The riser mechanism is identical on the Surge Pro as in the other modern Spark R&D T1 line. It is a riser bar mounted to the bottom of the binding that is deployed and retracted by using the whammy bar on the side of the binding. This design works well, but it can be tricky to learn for beginners. To place the bar in the climbing position (for ascending steeper skin tracks), a fairly accurate push is required with your pole. It is not a particularly difficult task to accomplish, but it is also easy to miss the sweet spot and be unsuccessful, which can quickly become frustrating for some users.
The value question for the Surge Pro is fascinating, and it depends on who you are and what your goals are. It is absolutely a great binding; it's objectively lighter than the standard Surge, and weight is an important feature for climbing mountains. It also costs about 30% more than the standard Surge, which is also an excellent binding. If the extra cost is a minor issue for you, go for the Surge Pro. If you like Sparks, but the cost of building your splitboard kit is causing anxiety, pick the standard Surge and don't sweat the difference. Compared to other options on the market that also have custom aluminum hardware like the Karakoram Prime-X hardware, the price is very reasonable.

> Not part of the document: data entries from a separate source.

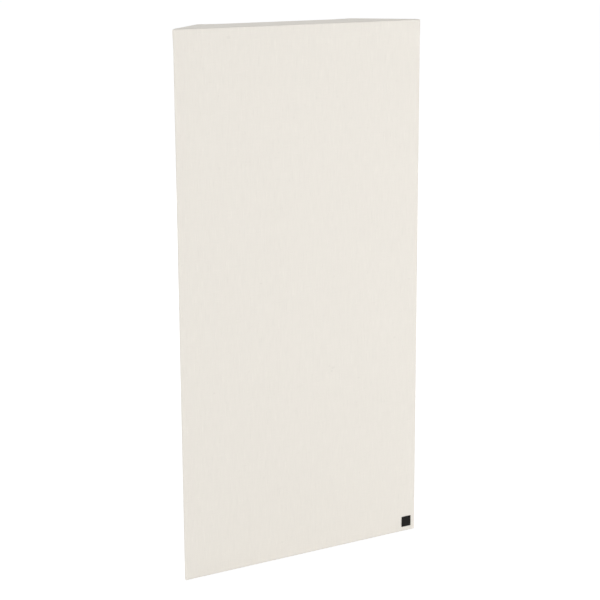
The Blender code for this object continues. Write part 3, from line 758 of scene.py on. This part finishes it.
def drawn_cloth(points):
    """Moves points as stretched cloth lies: off the corners, and in long low waves."""
    x, y, z = points.T
    half = HEIGHT / 2
    moved = points.copy()
    for hand, side in SIDES.items():
        for level, distance in (("top", HEIGHT - z), ("base", z)):
            far = CORNER_FLARE.get((level, hand), BASE_FLARE)
            from_edge = np.hypot(x - side * (CORNER_X + EDGE_ROUND), y - CORNER_Y)
            weight = (1 - smooth(distance / FLARE_DOWN)) * (1 - smooth(from_edge / FLARE_ACROSS))
            moved[:, 0] += far * weight * side * math.cos(math.pi / 8)
            moved[:, 1] -= far * weight * math.sin(math.pi / 8)
    inside = smooth((CORNER_X - np.abs(x)) / WAVE_MARGIN)
    inside = inside * smooth((half - np.abs(z - half)) / WAVE_MARGIN)
    wave = np.sin(41.0 * x + 3.0 * np.sin(5.0 * z)) * np.sin(23.0 * z + 1.3)
    wave = wave + 0.6 * np.sin(17.0 * x - 31.0 * z)
    on_front = y < CORNER_Y - EDGE_ROUND * 0.9
    moved[:, 1] += np.where(on_front, WAVE * wave * inside, 0.0)
    return moved


def wrap():
    """The cover as one folded sheet: a band round the body, a flap over each end, tucks under it."""
    places, normals, along, side_long = round_corner()
    front = graded(2 * CORNER_X) - CORNER_X
    x = np.concatenate([-places.real[::-1], front, places.real])
    y = np.concatenate([places.imag[::-1], np.full(len(front), Y_FRONT), places.imag])
    path = np.concatenate([-along[::-1], front, along])
    heights = (graded(TOP_RISE - BASE_RISE) + BASE_RISE)[:, None]
    grids = [(grid(x, y, heights), grid(path, heights))]
    tucked = slice(CORNER_STEPS - 1, None)
    over = flap(front)
    under = tuck(places[tucked], normals[tucked], along[tucked], side_long)
    for level, sign, rise in ((HEIGHT, 1, TOP_RISE), (BASE_Z, -1, BASE_RISE)):
        for (points, cut), hands in ((over, (1,)), (under, (1, -1))):
            for hand in hands:
                placed = points * [hand, 1, sign] + [0, 0, level]
                grids.append((placed, cut * [hand, sign] + [0, rise]))
    return [(drawn_cloth(p.reshape(-1, 3)).reshape(p.shape), c) for p, c in grids]


def cut_area(sheet):
    """Area and size of the cloth as it was cut."""
    loops = np.zeros(len(sheet.data.loops) * 2)
    sheet.data.uv_layers["cut"].data.foreach_get("uv", loops)
    corners = loops.reshape(-1, 4, 2)
    first, second = corners[:, 2] - corners[:, 0], corners[:, 3] - corners[:, 1]
    area = np.abs(first[:, 0] * second[:, 1] - first[:, 1] * second[:, 0]).sum() / 2
    return area, np.ptp(loops[0::2]), np.ptp(loops[1::2])


def make_cover(material):
    cover = sheet_mesh("wrapped_cloth", wrap())
    area, wide, long = cut_area(cover)
    thicken(cover, CLOTH, FRONT)
    finished(cover, "wrapped_cloth", material, nodes=["fabric_cover"])


# Dust cloth, veil and wool


def stapled_cloth(wide, tall):
    """The dust cloth's points and cut: held at its staples, slack between the stiles."""
    u = np.linspace(-wide / 2, wide / 2, round(wide / SCRIM_CELL) + 1)
    v = np.linspace(0.0, tall, round(tall / SCRIM_CELL) + 1)
    u, v = np.meshgrid(u, v)
    x, z = u.copy(), v + SCRIM_LOW.z
    from_side = wide / 2 - np.abs(u)
    from_end = np.minimum(v, tall - v)
    bulge_up = (1 - np.cos(2 * math.pi * z / STAPLE_PITCH)) / 2
    bulge_across = (1 - np.cos(2 * math.pi * x / END_PITCH)) / 2
    off_strap = 1 - np.exp(-(((z - STRAP_Z) / STRAP_REACH) ** 2))
    near_side = np.exp(-from_side / EDGE_REACH) * off_strap
    near_end = np.exp(-from_end / EDGE_REACH)
    x -= np.sign(u) * EDGE_DRAWN * bulge_up * near_side
    z -= np.sign(v - tall / 2) * EDGE_DRAWN * bulge_across * near_end

    into = np.clip((STILE_INNER - np.abs(x)) / STILE_INNER, 0.0, 1.0)
    down = np.clip(np.minimum(z - RAIL_TOP, HEIGHT - RAIL_TOP - z) / SLACK_REACH, 0.0, 1.0)
    slack = (1 - (1 - into) ** 2) * (1 - (1 - down) ** 2)
    wave = np.sin(31.0 * x + 11.0 * z + 2.0 * np.sin(7.0 * z))
    wave = wave + 0.7 * np.sin(17.0 * x - 19.0 * z + 1.0)
    fan = np.sin(2 * math.pi * z / STAPLE_PITCH) * np.exp(-from_side / FAN_REACH)
    fan = fan * smooth(from_side / FAN_START)
    from_edge = np.minimum(from_side, from_end) + SCRIM_MARGIN
    off_hem = smooth((from_edge - HEM + HEM_LEAD) / HEM_EASE)
    depth = SLACK * slack + SLACK_WAVE * wave * slack + HEM_DROP * off_hem
    depth += FAN * fan * off_strap * smooth(into * 6.0 + 0.2)
    rise = EDGE_RISE * (bulge_up * near_side + bulge_across * near_end)
    return grid(x, SCRIM_HIGH.y + SCRIM_CLEAR - depth + rise, z), grid(u, v)


def make_dust_cloth(material):
    wide, tall = SCRIM_HIGH.x - SCRIM_LOW.x, SCRIM_HIGH.z - SCRIM_LOW.z
    cloth = sheet_mesh("dust_cloth", [stapled_cloth(wide, tall)])
    thicken(cloth, SCRIM_THICK, BACK)
    finished(cloth, "dust_cloth", material, nodes=["rear_scrim"])


def make_veil(material):
    """Thin fibre sheet between the wool and the cover."""
    low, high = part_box("facing_veil")
    wide, tall = high.x - low.x, high.z - low.z
    u, v = np.meshgrid(np.linspace(0.0, wide, VEIL_COLUMNS + 1), np.linspace(0.0, tall, VEIL_ROWS + 1))
    x, z = u + low.x, v + low.z
    y = low.y + VEIL_CLEAR + VEIL_WAVE * np.sin(37.0 * x) * np.sin(29.0 * z)
    veil = sheet_mesh("thin_veil", [(grid(x, y, z), grid(u, v))])
    thicken(veil, VEIL_THICK, FRONT)
    finished(veil, "thin_veil", material, nodes=["facing_veil"])


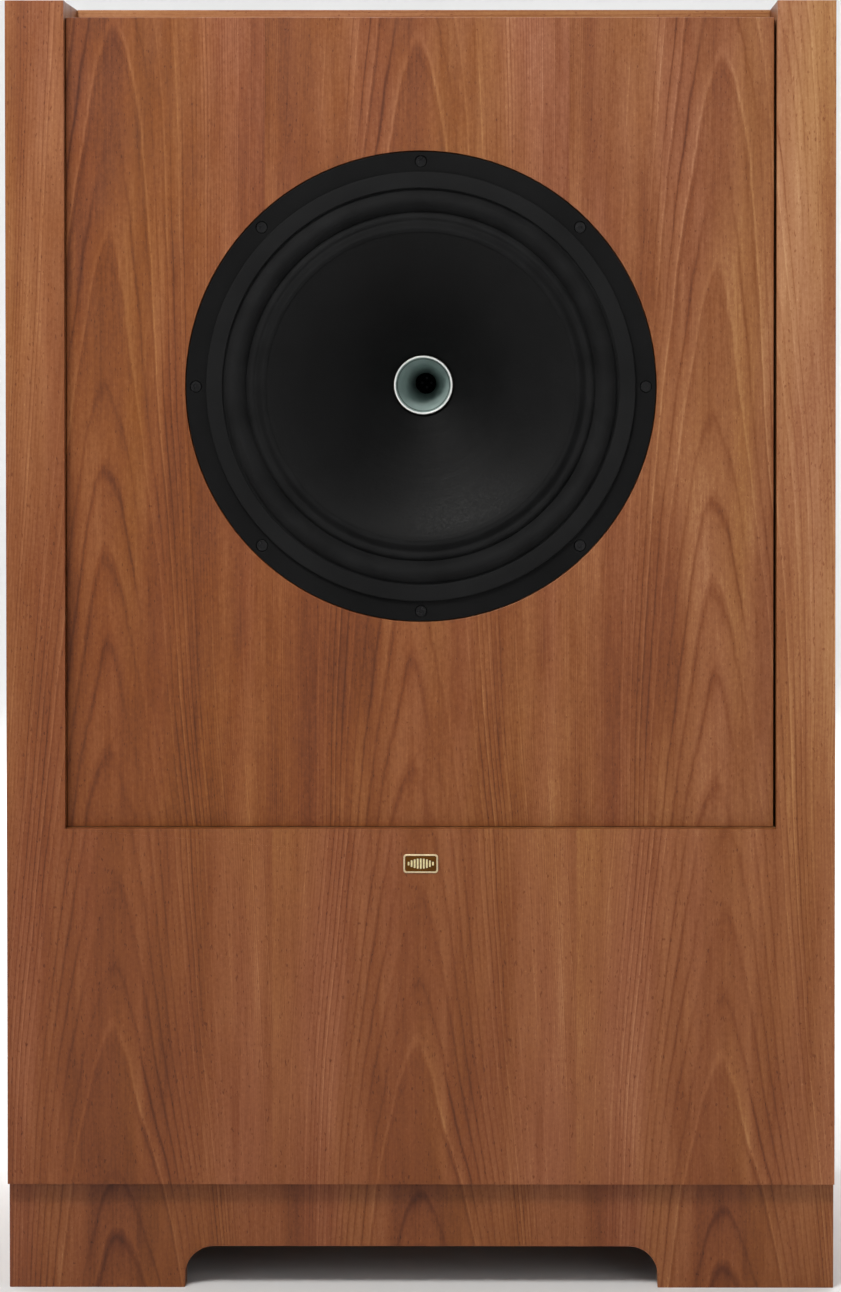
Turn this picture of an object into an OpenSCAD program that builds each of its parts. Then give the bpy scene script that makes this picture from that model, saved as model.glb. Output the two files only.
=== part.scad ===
// Floor-standing loudspeaker: a walnut-veneered sealed cabinet with one 15-inch dual-concentric
// driver. +Z is up, the front faces -Y, and the origin is the middle of the footprint on the floor.
// Every dimension is in millimetres. Inside the driver, "depth" runs along +Y from the baffle face.

/* [Cabinet] */
// Overall width
cabinet_w = 680; // [560:1:760]
// Overall height, plinth included
cabinet_h = 1060; // [1020:1:1200]
// Overall depth, badge included
cabinet_d = 440; // [420:1:560]
// Thickness of the side, top and bottom panels
panel_t = 22; // [18:1:25]
// Thickness of the screwed-on back panel
back_t = 18; // [15:1:22]
// Air gap around the removable back panel
back_gap = 1; // [0.5:0.1:2]
// Thickness of the top panel and of its front lipping
top_t = 25; // [22:1:30]
// Distance from the carcass face back to the top panel's lipping
ledge_depth = 82; // [60:1:90]
// Thickness of the solid lipping on the top panel's front edge
lipping_t = 18; // [10:1:25]

/* [Front] */
// Thickness of the U-shaped front frame, which is how far back the baffle and the plinth are set
frame_t = 11; // [9:0.5:14]
// Width of each upright of the front frame
stile_w = 48; // [40:1:70]
// Height above the floor where the recess for the baffle starts
recess_z = 381; // [340:1:400]
// Thickness of the baffle board
baffle_t = 25; // [22:1:30]
// Gap between the baffle and the frame at its left edge and its foot
baffle_gap = 0.4; // [0.3:0.1:1]
// Gap between the baffle and the frame at its right edge
baffle_side_gap = 2; // [1:0.5:3]
// Step from the stile tops down to the baffle's top edge
top_step = 13; // [8:1:16]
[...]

The Spark R&D Surge Pro is available in a women's specific model. The company has shortened and narrowed the baseplate footprint to fit the profile of women's boots. They have also lowered the heel cup and highback to ensure optimal placement of the straps on the instep and highback on the calf.
The Spark R&D Surge Pro is a great binding that comes at a price premium relative to other excellent Spark R&D bindings. If your splitboard prominently features carbon fiber and was handmade by devout splitboard craftspeople, and you are choosing between the best components you can find with little concern for cost, then the Surge Pro is a strong choice.